Gingerbread men are very flexible, you can vary the volume of spices to suit your taste and the cooking time, too: shorter if you prefer your men on the soft side, longer if you want a proper crunch. On closer inspection, mine are looking a little dark, which probably means I'm in for a broken tooth or two; I think the tessellated rolling pin is going to have to go, too. It's designed for pie crust and has a textured surface that stops the pastry from sticking to the rolling pin, but it leaves its mark - my gingerbread men look like they've been run over! 
There are thousands of recipes out there, but this one worked for me and I hope it'll work for you too. 

Basic Gingerbread
75g soft brown sugar
2 tbsp golden syrup
1 tbsp black treacle (or molasses)
1 tsp ginger
1 tsp cinnamon
1 pinch ground cloves
finely grated rind of 1/2 orange
95g butter (or margarine)
1/2 tsp bicarbonate of soda
225g plain flour
currants for decoration

Place the sugar, syrup, treacle (or molasses), 1 tablespoon of water, spices and rind together in a large saucepan. Bring to boiling point, stirring all the time. Remove from the heat and stir in the butter (or margarine), cut into lumps, and the bicarbonate of soda. Next, stir in the flour gradually until you have a smooth, manageable dough - add a little more flour, if you think you need it. 
Cover the dough and leave in a cool place (the refrigerator if it's hot out) to become firm (at least 30 minutes). 
Roll the dough out on a lightly floured surface to 3 millimeters thick and cut out the gingerbread men.
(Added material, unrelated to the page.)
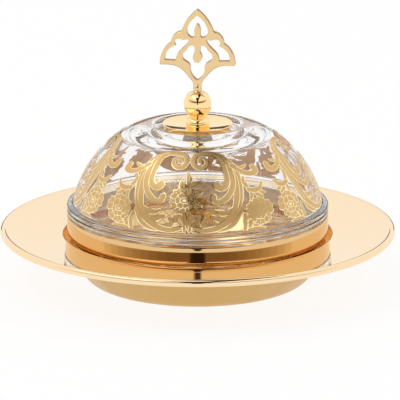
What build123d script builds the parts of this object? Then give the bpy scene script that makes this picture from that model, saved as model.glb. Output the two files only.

Press currants into the dough to stimulate eyes, noses, mouths or buttons down their fronts. 
Arrange the gingerbread men on a lightly greased baking sheet and bake at 180C for 10-15 minutes or until they feel firm when lightly pressed with a fingertip. 
Leave to cool on the baking sheets for a few minutes before transferring to a wire rack. 
Call your friends, brew a large pot of tea and eat in whatever order takes your fancy. 

Rooting through my recipe books, I found this: pages from a magazine (probably Family Circle, a cookery magazine along the lines of 'Kyo-no-Ryori' that my mother subscribed to when we were kids) that must date back to the mid-seventies. 
I guess I've missed baked ginger goods more than I realized: there's a whole stash of sweet gingery recipes that have come all the way from home, including 'Sticky Ginger Puddings', 'Dark Ginger Cake' and 'Ginger Shortbread', which looked so good I had to give it go, and right now, my kitchen is awash with the aromatic scent of ginger. The recipe suggests that you serve it with a melon and ginger sorbet; now that sounds divine, though I'm all out of melon, so I'll be eating this with bright, white frozen yogurt instead. 

The shortbread is very simple and takes all of about 10 minutes to prepare. 
100g plain flour
1 teaspoon ground ginger
50g ground almonds
100g butter, softened
50g caster sugar

Preheat the oven to 170C. 
Sieve the flour and ground ginger into a bowl. Mix in the almonds. 
In a separate bowl, beat the butter and sugar until pale and creamy. Work in the flour mix to form a ball of softish dough (you may need a little extra flour). 
Pat the dough out onto a baking sheet into a 20 centimeter round (it should be about 5 millimeters thick). Smooth with a rolling pin. Mark into wedges and prick lightly with a fork. Bake for 40-45 minutes until pale gold. Leave for 2 minutes, then transfer to a cooling rack. Remember to cut the shortbread when it's just baked and still soft.